Depuis le début de la guerre entre Israël et le Hamas palestinien à Gaza, les rebelles houthis yéménites, qui ont menacé de s’en prendre à tout navire se dirigeant vers Israël ou ayant un lien avec ce pays, multiplient les opérations de plus en plus audacieuses.

Attaques de drones – l’une des dernières en date, ce week-end a visé une frégate française –, assaut d’un navire marchand par hélicoptère le mois dernier, tir de missile contre un pétrolier norvégien lundi… Au total, une dizaine d’attaques menées au nom de la cause palestinienne par les rebelles houthis, membres de l’« axe de la résistance » contre Israël, incluant l’Iran, le Hezbollah libanais et le Hamas palestinien.

La mer Rouge est surveillée comme le lait sur le feu par la communauté internationale depuis des années : cette « autoroute de la mer » reliant la Méditerranée à l’océan Indien, sur laquelle circulent chaque année quelque 20 000 navires, est une zone géopolitique et commerciale majeure.

Quelque 40 % du commerce international transite par le détroit de Bab-el-Mandeb séparant la péninsule arabique de l’Afrique, selon les chiffres officiels.

« Pour le moment, on est encore dans le dérapage contrôlé, mais c’est un moment assez dangereux pour la stabilité de cette région stratégique », constate Camille Lons, chercheuse à l’ECFR (European council on foreign relations).

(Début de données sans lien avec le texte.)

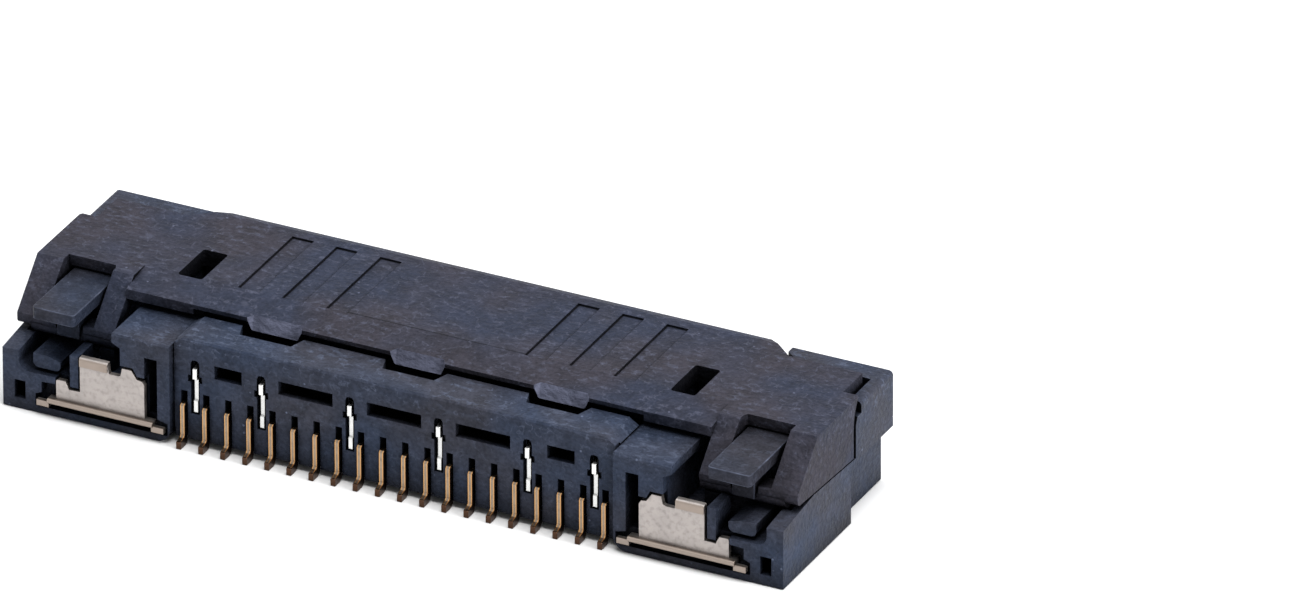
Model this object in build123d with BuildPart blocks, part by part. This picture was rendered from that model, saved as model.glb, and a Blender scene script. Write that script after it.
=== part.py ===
from build123d import *
import os

os.makedirs("parts", exist_ok=True)

# Auto-lock flat-cable connector for a board, with 20 signal contacts.
# The board is the plane z = 0, the cable goes in at y = 0 towards +Y,
# the solder tails leave at the rear, and x = 0 is the middle of the row.

# Row of contacts, in millimetres
pitch = 0.5
signal_count = 20
shield_places = (1.5, 4.5, 8.5, 12.5, 16.5, 19.5)
signal_thickness = 0.11
shield_thickness = 0.1

# Clearances and small edges
gap = 0.06
slot_gap = 0.02
side_gap = 0.12
over = 0.1
edge = 0.04
line = 0.03

# Overall sizes
end_block_width = 3.8
body_depth = 5.0
cover_top = 2.74
cover_thickness = 0.37
side_step = 0.27

# Places along the row
row_middle = (signal_count + 1) / 2
half_wall = signal_count * pitch / 2
half_length = half_wall + end_block_width
signal_xs = [(place - row_middle) * pitch for place in range(1, signal_count + 1)]
shield_xs = [(place - row_middle) * pitch for place in shield_places]
right_signal_xs = [x for x in signal_xs if x > 0]
right_shield_xs = [x for x in shield_xs if x > 0]
tooth_xs = (0.0, half_wall - 1.765)

# Heights of the housing
floor_z = 0.02
heel_z = 0.15
step_z = 1.31
notch_top = 0.59
well_floor = 0.907
chamfer_z = 1.93
cover_under = cover_top - cover_thickness
deck_z = cover_under - gap
rim_z = cover_top - 0.18
rear_block_z = cover_top - 0.33
inner_block_z = cover_top - 0.51
channel_z = deck_z - 0.26

# Heights of the cable slot and the cavities
slot_low = 0.98
slot_height = 0.48
slot_high = slot_low + slot_height
slot_taper = 0.06
lip_front_z = slot_low - 0.18
cavity_floor = 0.36
cavity_top = channel_z - 0.1
tail_slot_top = 1.22
heel_slot_z = 0.73

# Depths from the front face, and from the hinge line
wall_set = 0.17
wall_y = body_depth - wall_set
hinge_y = body_depth - 0.88
lip_y = 0.46
rim_y = 0.5
rim_end = 1.45
leg_depth = 1.92
well_y = hinge_y - 1.37
channel_y = hinge_y - 0.82
block_y = hinge_y - 0.3
recess_y = hinge_y + 0.07
inner_deck_y = hinge_y - 0.7
slit_y = hinge_y + 0.18
pocket_y = body_depth - 0.22
heel_depth = 0.5
window_wall = 0.13
window_z = (1.637, 1.938)
arch_z = 1.86
arch_width = 0.2
barb_z = 1.53
rim_round = 0.1
arc_low = cover_under - 0.22

# Widths of the end blocks
throat = half_wall + 1.115
block_in = half_wall + 1.31
rim_in = block_in + 0.24
notch_in = block_in + 0.45
notch_out = half_length - 0.7
well_in = half_wall + 1.117
well_out = half_length - 0.37
well_round = 0.22
block_end = half_wall - 0.22

# Hinge line of the cover and the release levers
hinge_z = 1.6
hinge_r = 0.2

# Cover outline
cover_front = 0.05
cover_corner = half_wall + 1.15
cover_step_x = half_wall + 1.78
cover_step_y = 0.65
cover_side = half_length - 0.37
thick_in = half_wall + 0.08
window_width = 1.13
window_out = half_length - 0.6
window_in = window_out - window_width
window_y = hinge_y - 0.92
lug_in = window_in - 0.47
skirt_in = half_length - 0.3
skirt_top_y = 1.53
skirt_y = 1.76
skirt_low = hinge_z - 0.17
slope_y = hinge_y - 0.69
slope_end_y = hinge_y + 0.225
slope_end_z = hinge_z + 0.22
skirt_rear_z = hinge_z - 0.03
skirt_round = 0.12
skirt_gap = 0.035
bevel_y = hinge_y - 1.2
rear_edge_y = hinge_y - 0.35
rear_edge_z = cover_top - 0.15
rear_edge_height = 0.09
tooth_low = rear_block_z - 0.09
tooth_width = 1.24
tooth_slope = 0.1
claw_x = half_wall + 0.56
claw_width = 0.52
claw_y = 1.25
claw_low = 1.0

# Release lever
lever_in = window_in + gap
lever_out = window_out - gap - 0.05
lever_top = cover_top - 0.29
lever_thickness = 0.27
lever_front = window_y - 0.25
lever_rear = body_depth + 0.05
lever_round = 0.08
clip_width = 0.5
clip_reach = 0.28
clip_drop = 0.05

# Signal contacts and shield plates, each stamped flat and standing on edge
bump_y = 1.65
tip_low = 0.62
base_z = cavity_floor + slot_gap
arm_low = slot_low - 0.05
arm_high = slot_high + 0.1
arm_top = cavity_top - 0.05
root_y = hinge_y - 0.87
root_end = root_y + 0.45
base_end = wall_y - 0.38
tail_top = 0.95
tail_size = 0.13
tail_out = wall_y + 0.1
tail_in = tail_out - tail_size
toe_end = body_depth + 0.12
toe_z = 0.2
heel_round = 0.14
cavity_end = root_end + 0.15

# Hold-down, one folded sheet
sheet = 0.12
plate_y = body_depth - sheet
plate_in = half_wall + 0.575
plate_top = 1.45
strap_z = 0.29
strap_width = 0.5
foot_width = 0.61
riser_y = 0.5
roll_height = 0.14


def span_box(xs, ys, zs, mode=Mode.ADD):
    """Box given by its range along each axis."""
    size = [high - low for low, high in (xs, ys, zs)]
    middle = [(high + low) / 2 for low, high in (xs, ys, zs)]
    with Locations(tuple(middle)):
        Box(*size, mode=mode)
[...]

« Les houthis ont la capacité de créer des dommages considérables », s’inquiète Fabian Hinz, de l’IISS (International Institute for Strategic Studies).

Si les navires militaires qui croisent en mer Rouge peuvent répliquer, comme l’ont fait récemment des bâtiments américains et français, ce n’est pas le cas des bateaux commerciaux. « La marine américaine ne peut pas escorter chaque navire civil en mer Rouge », ajoute-t-il.

Le rôle de l’Iran

Tous les regards sont tournés vers l’Iran, considéré comme le décisionnaire ultime dans l’ouverture ou non d’autres fronts pour Israël : au Liban avec le Hezbollah ou en mer Rouge avec les houthis.

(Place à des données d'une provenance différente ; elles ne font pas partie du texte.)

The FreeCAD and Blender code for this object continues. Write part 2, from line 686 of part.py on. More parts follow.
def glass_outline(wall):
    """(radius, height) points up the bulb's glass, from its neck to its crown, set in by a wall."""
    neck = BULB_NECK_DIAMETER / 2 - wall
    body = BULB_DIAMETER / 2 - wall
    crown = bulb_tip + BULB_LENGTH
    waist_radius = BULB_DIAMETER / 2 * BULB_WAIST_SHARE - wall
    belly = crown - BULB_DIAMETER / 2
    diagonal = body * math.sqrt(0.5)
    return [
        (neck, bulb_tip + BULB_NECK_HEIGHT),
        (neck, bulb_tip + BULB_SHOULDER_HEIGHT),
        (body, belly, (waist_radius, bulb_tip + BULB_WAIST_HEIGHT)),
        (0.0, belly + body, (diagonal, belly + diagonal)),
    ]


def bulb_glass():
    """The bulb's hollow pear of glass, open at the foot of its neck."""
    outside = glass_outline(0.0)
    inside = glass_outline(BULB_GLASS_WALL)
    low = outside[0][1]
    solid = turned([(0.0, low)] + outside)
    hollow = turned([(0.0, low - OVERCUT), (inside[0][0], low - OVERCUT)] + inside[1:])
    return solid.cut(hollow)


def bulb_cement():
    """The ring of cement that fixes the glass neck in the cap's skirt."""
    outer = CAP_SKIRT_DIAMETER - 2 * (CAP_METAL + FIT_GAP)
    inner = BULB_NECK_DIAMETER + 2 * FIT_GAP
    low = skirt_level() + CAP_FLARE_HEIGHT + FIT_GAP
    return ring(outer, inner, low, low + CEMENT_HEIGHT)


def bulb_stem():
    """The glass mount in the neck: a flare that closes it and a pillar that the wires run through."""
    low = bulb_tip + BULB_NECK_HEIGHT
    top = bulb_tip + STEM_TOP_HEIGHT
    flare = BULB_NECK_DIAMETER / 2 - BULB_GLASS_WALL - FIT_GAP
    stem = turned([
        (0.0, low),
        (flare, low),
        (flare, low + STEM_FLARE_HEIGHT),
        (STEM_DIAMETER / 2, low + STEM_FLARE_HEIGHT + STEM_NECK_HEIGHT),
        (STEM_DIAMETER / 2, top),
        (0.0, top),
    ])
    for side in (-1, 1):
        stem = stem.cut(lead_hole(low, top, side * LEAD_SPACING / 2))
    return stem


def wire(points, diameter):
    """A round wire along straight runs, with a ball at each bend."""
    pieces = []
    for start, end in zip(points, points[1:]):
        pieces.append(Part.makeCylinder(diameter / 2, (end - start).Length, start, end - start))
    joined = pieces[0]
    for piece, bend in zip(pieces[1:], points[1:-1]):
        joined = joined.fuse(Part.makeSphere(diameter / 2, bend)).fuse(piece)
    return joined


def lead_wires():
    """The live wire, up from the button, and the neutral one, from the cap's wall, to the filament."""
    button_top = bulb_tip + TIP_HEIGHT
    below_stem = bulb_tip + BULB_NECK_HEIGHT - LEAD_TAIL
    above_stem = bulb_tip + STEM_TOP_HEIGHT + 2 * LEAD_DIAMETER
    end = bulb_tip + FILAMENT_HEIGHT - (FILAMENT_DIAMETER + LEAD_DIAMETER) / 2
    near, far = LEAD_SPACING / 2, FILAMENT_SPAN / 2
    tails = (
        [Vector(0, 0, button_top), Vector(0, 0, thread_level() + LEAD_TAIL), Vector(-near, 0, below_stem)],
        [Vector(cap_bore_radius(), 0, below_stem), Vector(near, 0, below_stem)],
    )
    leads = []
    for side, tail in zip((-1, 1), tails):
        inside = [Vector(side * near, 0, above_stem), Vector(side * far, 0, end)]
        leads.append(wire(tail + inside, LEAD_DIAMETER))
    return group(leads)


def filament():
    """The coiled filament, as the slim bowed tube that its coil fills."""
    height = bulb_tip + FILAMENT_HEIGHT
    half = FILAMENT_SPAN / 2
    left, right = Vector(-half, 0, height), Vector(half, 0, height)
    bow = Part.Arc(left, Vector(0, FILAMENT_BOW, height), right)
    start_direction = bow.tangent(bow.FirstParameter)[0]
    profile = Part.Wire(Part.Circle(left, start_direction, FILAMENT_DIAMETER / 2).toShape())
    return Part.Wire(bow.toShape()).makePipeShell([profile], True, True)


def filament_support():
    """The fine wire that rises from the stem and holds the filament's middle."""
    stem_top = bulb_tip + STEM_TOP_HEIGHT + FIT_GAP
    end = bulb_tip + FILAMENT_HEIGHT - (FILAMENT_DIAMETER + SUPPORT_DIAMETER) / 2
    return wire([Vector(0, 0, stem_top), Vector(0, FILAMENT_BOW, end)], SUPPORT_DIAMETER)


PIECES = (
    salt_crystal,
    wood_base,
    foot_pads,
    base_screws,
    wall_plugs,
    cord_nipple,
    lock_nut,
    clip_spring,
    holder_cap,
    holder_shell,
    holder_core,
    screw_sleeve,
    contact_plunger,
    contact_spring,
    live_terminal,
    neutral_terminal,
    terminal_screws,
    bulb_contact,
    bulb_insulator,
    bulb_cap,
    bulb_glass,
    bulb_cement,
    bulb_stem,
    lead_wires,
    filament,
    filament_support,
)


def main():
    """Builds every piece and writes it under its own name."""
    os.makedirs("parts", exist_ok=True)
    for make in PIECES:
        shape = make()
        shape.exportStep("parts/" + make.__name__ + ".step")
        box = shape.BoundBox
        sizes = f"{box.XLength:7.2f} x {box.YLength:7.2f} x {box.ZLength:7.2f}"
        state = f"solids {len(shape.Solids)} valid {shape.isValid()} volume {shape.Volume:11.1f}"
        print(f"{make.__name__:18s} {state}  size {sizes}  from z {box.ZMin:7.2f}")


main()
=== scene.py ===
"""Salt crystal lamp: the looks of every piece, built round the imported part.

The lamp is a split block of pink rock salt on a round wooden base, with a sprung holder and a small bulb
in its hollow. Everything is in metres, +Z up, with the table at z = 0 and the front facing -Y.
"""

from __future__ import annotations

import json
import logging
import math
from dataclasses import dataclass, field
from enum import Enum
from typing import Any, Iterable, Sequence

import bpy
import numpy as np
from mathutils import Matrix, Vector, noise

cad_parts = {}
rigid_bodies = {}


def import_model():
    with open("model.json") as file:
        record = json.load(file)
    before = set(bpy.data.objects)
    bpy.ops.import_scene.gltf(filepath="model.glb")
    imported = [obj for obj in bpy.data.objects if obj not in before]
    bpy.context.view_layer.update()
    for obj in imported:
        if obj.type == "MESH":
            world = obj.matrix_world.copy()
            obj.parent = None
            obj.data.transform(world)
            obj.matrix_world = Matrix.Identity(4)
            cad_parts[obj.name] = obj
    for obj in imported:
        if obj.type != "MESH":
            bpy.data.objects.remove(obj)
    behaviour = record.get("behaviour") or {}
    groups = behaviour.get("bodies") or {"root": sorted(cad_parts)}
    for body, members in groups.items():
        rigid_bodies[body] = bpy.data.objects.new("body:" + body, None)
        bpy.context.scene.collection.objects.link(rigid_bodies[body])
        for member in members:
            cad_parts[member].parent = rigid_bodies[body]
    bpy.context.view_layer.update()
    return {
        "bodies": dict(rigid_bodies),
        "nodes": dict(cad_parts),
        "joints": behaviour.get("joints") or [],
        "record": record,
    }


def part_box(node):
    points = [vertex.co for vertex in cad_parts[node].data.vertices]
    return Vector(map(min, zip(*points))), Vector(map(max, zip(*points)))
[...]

« Le matériel houthi est la plupart du temps de technologie iranienne, mais nous savons très peu de l’implication de Téhéran dans la prise de décision », explique Fabian Hinz.

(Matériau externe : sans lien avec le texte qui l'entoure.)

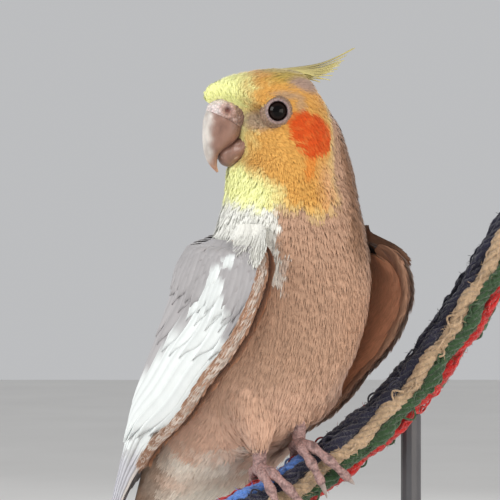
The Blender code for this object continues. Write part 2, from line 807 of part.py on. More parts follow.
def make_tail(parts, guides, torso):
    """The closed tail: graduated feathers, the middle pair longest and on top."""
    vanes = []
    layer = 0
    steps = 5
    for pair, (length, root_side, tip_side) in enumerate(TAIL_FEATHERS):
        for way in (1, -1):
            rows = []
            for k in range(steps + 1):
                share = k / steps
                station = TAIL_START + length / STATION_STEP * share
                middle, _, back = trunk_frame(station)
                centre = root_side + (tip_side - root_side) * share
                wide = TAIL_WIDTH * vane_outline(share) / 2
                inner = centre - wide
                outer = centre + wide
                if pair:
                    inner = max(inner, 0.5)
                    outer = max(outer, inner + 0.6)
                depth = (layer * TAIL_LAYER) * smooth_step(0.3 + share * 3)
                row = []
                for across in (inner, (inner + outer) / 2, outer):
                    point = middle + LEFT * way * across + back * (TAIL_HEIGHT - depth - 0.02 * across * across)
                    row.append((point, point - back * TAIL_THICKNESS))
                rows.append(row)
            verts = []
            for left, centre_pair, right in rows:
                verts += [left[0], centre_pair[0], right[0], right[1], centre_pair[1], left[1]]
            vanes.append(mesh_object("tail_feather", verts, vane_faces(len(rows)), "wing", guides))
            if not pair:
                layer += 1
        layer += 1
    rings = []
    for k in range(5):
        station = TAIL_START - 0.4 + 2.0 * k / 4
        middle, _, back = trunk_frame(station)
        wide = TAIL_ROOT[0] * (1 - (k / 4) ** 2 * 0.6)
        thick = TAIL_ROOT[1] * (1 - 0.8 * k / 4)
        rings.append([
            middle + LEFT * wide * math.cos(a) + back * (thick * math.sin(a) + TAIL_HEIGHT - 2.9)
            for a in (2 * math.pi * j / 12 for j in range(12))])
    tail = loft("tail", rings, "wing", parts)
    apply_boolean(tail, "UNION", vanes)
    cut_clear(tail, [torso], guides)


def rope_frame(place):
    middle = Vector(catmull(ROPE_POINTS, place))
    ahead = Vector(catmull(ROPE_POINTS, place + 0.02))
    behind = Vector(catmull(ROPE_POINTS, place - 0.02))
    along = (ahead - behind).normalized()
    front = along.cross(UP).normalized()
    top = front.cross(along).normalized()
    return middle, along, front, top


def make_rope(parts):
    """Twisted strands as one lobed bar whose lobes turn along its length."""
    last = len(ROPE_POINTS) - 1
    rings = []
    length = 0.0
    previous = None
    for k in range(ROPE_RINGS + 1):
        middle, along, front, top = rope_frame(last * k / ROPE_RINGS)
        if previous is not None:
            length += (middle - previous).length
        previous = middle
        ring = []
        for j in range(ROPE_SIDES):
            angle = 2 * math.pi * j / ROPE_SIDES
            lobe = 1 + ROPE_LOBE * math.cos(ROPE_STRANDS * (angle - 2 * math.pi * length / ROPE_TURN))
            reach = ROPE_RADIUS * lobe / (1 + ROPE_LOBE)
            ring.append(middle + front * reach * math.cos(angle) + top * reach * math.sin(angle))
        rings.append(ring)
    return loft("perch_rope", rings, "rope", parts)


def toe_path(place, turn_way, spread, sweep, radius):
    """Points of a toe that starts over the rope and wraps down round it."""
    points = []
    for k in range(TOE_STEPS + 1):
        share = k / TOE_STEPS
        middle, along, front, top = rope_frame(place)
        angle = math.radians(sweep) * share
        reach = ROPE_RADIUS + radius + 0.2
        out = top * math.cos(angle) + front * turn_way * math.sin(angle)
        points.append(middle + out * reach + along * spread * share)
    return points


def make_foot(name, parts, guides, rope):
    place = FOOT_PLACES[name]
    middle, along, front, top = rope_frame(place)
    hub_at = middle + top * (ROPE_RADIUS + 1.6)
    foot = ellipsoid("foot_" + name, hub_at, (along, front, top), (3.4, 3.4, 2.4), "skin", parts, 6, 10)
    toes = []
    claws = []
    for number, (label, way, spread, sweep) in enumerate(TOE_PLANS, 1):
        points = toe_path(place, way, spread, sweep, TOE_RADIUS)
        radii = [TOE_RADIUS + (TOE_TIP_RADIUS - TOE_RADIUS) * k / TOE_STEPS for k in range(TOE_STEPS + 1)]
        toes.append(tube("toe_" + label, points, radii, "skin", guides, resolution=1))
        tip = points[-1]
        run = (points[-1] - points[-2]).normalized()
        inward = (middle + along * spread - tip).normalized()
        claw_points = []
        for k in range(5):
            share = k / 4
            bend = share * share * CLAW_LENGTH * 0.35
            claw_points.append(tip + run * (GAP + CLAW_LENGTH * share) + inward * bend)
        claw_radii = [CLAW_RADIUS * (1 - 0.85 * k / 4) for k in range(5)]
        claw_name = "claw_" + name + "_" + str(number)
        claws.append(tube(claw_name, claw_points, claw_radii, "claw", parts, resolution=1))
    apply_boolean(foot, "UNION", toes)
    cut_clear(foot, [rope], guides)
    for claw in claws:
        cut_clear(claw, [rope], guides)
    return foot, hub_at


def make_leg(name, side, hub_at, parts, guides, torso, foot, rope):
    """Feathered thigh and bare shank down to the foot."""
    hip = body_point(HIP[0], side * HIP[1], HIP[2])
    knee = body_point(KNEE[0], side * KNEE[1], KNEE[2])
    ankle = hub_at + UP * ANKLE_RISE
    points = [hip, hip.lerp(knee, 0.6), knee, knee.lerp(ankle, 0.5), ankle, hub_at + UP]
    radii = [*THIGH_RADII, TARSUS_RADIUS + 1.0, TARSUS_RADIUS]
    leg = tube("leg_" + name, points, radii, "plumage", parts, resolution=3)
    cut_clear(leg, [torso, foot, rope], guides)


def make_stand(parts, guides, rope):
    width, depth, height = BASE_SIZE
    bpy.ops.mesh.primitive_cube_add(size=1.0, location=(0.0, 0.0, height * MM / 2))
    base = bpy.context.active_object
    base.name = "stand_base"
    base.data.name = "stand_base"
    base.scale = (width * MM, depth * MM, height * MM)
    bpy.ops.object.transform_apply(location=True, rotation=False, scale=True)
    for owner in list(base.users_collection):
        owner.objects.unlink(base)
    parts.objects.link(base)
    bevel = base.modifiers.new("edge", "BEVEL")
    bevel.width = BASE_EDGE * MM
    bevel.segments = 2
    bevel.limit_method = "ANGLE"
    base.data.materials.append(material("stand"))
    for number, across in enumerate(ROD_PLACES, 1):
        middle = min((rope_frame(k * 0.05)[0] for k in range(240)), key=lambda p: abs(p.x - across))
        points = [Vector((across, middle.y, height + GAP)), Vector((across, middle.y, middle.z))]
        rod = tube("stand_rod_" + str(number), points, [ROD_RADIUS] * 2, "stand", parts, resolution=4)
        cut_clear(rod, [rope], guides)


def smooth_shade(parts):
    for item in parts.objects:
        item.data.shade_smooth()
        item.data.set_sharp_from_angle(angle=math.radians(40.0))


def main():
    clear_scene()
    parts = make_collection("cockatiel")
    guides = make_collection("guides")
    torso = make_torso(parts)
    neck = make_neck(parts)
    head = make_head(parts)
    make_bill(parts, guides, head)
    make_eyes(parts, guides, head)
    make_crest(parts, guides, head)
    make_wing("wing_left", 1, parts, guides, torso, neck)
    make_wing("wing_right", -1, parts, guides, torso, neck)
    make_tail(parts, guides, torso)
    rope = make_rope(parts)
    for name, side in (("left", 1), ("right", -1)):
        foot, hub_at = make_foot(name, parts, guides, rope)
        make_leg(name, side, hub_at, parts, guides, torso, foot, rope)
    make_stand(parts, guides, rope)
    smooth_shade(parts)


main()
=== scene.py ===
"""The looks of a life-size cockatiel perched on a cut length of twisted rope above a stand.

Lengths are in millimetres until a mesh is made, where they become metres. The frames of the
trunk, head, wings and rope repeat those of the solids, so each piece lies where its solid is.
"""

import math

import bmesh
import bpy
import numpy as np
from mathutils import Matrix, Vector
from mathutils.bvhtree import BVHTree


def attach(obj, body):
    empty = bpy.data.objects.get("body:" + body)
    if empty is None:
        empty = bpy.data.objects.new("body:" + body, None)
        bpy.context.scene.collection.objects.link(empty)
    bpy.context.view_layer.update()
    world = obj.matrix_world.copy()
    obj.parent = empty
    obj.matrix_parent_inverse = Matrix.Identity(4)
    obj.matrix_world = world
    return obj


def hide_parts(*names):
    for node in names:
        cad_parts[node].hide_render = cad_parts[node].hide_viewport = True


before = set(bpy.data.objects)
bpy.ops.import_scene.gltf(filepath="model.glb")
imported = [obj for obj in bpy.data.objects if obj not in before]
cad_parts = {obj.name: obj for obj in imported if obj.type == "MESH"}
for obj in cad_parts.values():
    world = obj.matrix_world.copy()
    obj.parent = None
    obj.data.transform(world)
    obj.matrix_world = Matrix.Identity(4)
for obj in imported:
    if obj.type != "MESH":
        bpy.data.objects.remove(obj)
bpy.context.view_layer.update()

MM = 0.001
SEED = 20
UP = Vector((0.0, 0.0, 1.0))
SHOULDER_HEIGHT = 203.0

# Trunk frame and the stations of its middle line: forward, up and pitch
BODY_YAW = math.radians(40.0)
TRUNK_ORIGIN = Vector((12.0, -20.0, SHOULDER_HEIGHT))
FORWARD = Vector((math.sin(BODY_YAW), -math.cos(BODY_YAW), 0.0))
LEFT = Vector((math.cos(BODY_YAW), math.sin(BODY_YAW), 0.0))
TRUNK = (
    (0.0, 18.0, 90.0),
    (0.0, 4.0, 86.0),
    (-2.0, -8.0, 74.0),
    (-8.0, -22.0, 58.0),
    (-18.0, -36.0, 49.0),
    (-29.0, -48.0, 45.0),
    (-40.0, -59.0, 43.0),
    (-51.0, -69.0, 42.0),
    (-62.0, -79.0, 42.0),
    (-73.0, -89.0, 42.0),
)
STATION_STEP = 14.9
BREADTH_STEPS = 12
LAST_STATION = len(TRUNK) - 1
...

Les experts insistent sur le degré d’autonomie des houthis, qui « ne répondent pas au doigt et à l’œil à Téhéran, comme le fait le Hezbollah libanais, joyau des proxys (groupes armés alliés, NDLR) iraniens dans la région », décrypte Camille Lons.

« Les houthis existeraient avec ou sans l’Iran », souligne de son côté Franck Mermier. « Ils ont une proximité religieuse et idéologique avec lui, mais ce sont des combattants yéménites avant tout », explique ce spécialiste du Yémen au CNRS.

« Je ne suis pas sûr que les Iraniens appuient sur le bouton à chaque attaque », résume-t-il.

Mouvement politico-militaire radical issu du zaïdisme, une branche du chiisme, les houthis ont leur propre agenda. Se positionner en interne en champion de la cause palestinienne leur permet de faire oublier leur incapacité à stabiliser le Yémen, mais aussi de peser dans le jeu régional au moment où de fragiles pourparlers de paix sont engagés avec l’Arabie saoudite, qui cherche à sortir de la guerre au Yémen, où 400 000 personnes ont péri depuis 2014.

« Jusqu’à présent les houthis ont frappé sans s’attirer de représailles massives, mais ça peut déraper », avertit M. Mermier.

« Si le monde ne s’occupe pas de ça, parce qu’il s’agit d’un problème d’ordre international, nous agirons », a ainsi menacé samedi le chef du Conseil national de la sécurité israélien, Tzachi Hanegbi.

« Les houthis sont totalement imprévisibles et dangereux. Or, les processus qui déclenchent la guerre sont toujours imprévisibles », rappelle Franck Mermier.

« L’Iran a montré jusqu’à présent qu’il n’avait pas intérêt à laisser la situation escalader régionalement. Or, Téhéran a moins de leviers sur des groupes comme les houthis que sur le Hezbollah », abonde Mme Lons.

Répercussions commerciales

Selon la chercheuse Noam Raydan du Washington Institute, les données disponibles suggèrent que plusieurs bateaux ayant des connexions israéliennes (propriétaire, destination…) évitent la mer Rouge depuis la prise du Galaxy Leader – dont l’équipage est toujours détenu – le 19 novembre et contournent l’Afrique par le cap de Bonne-Espérance, rallongeant leurs voyages de deux semaines.

Les coûts augmentent, les assurances également. « Le risque d’une entrave majeure au commerce demeure important », écrit-elle dans une note le 7 décembre.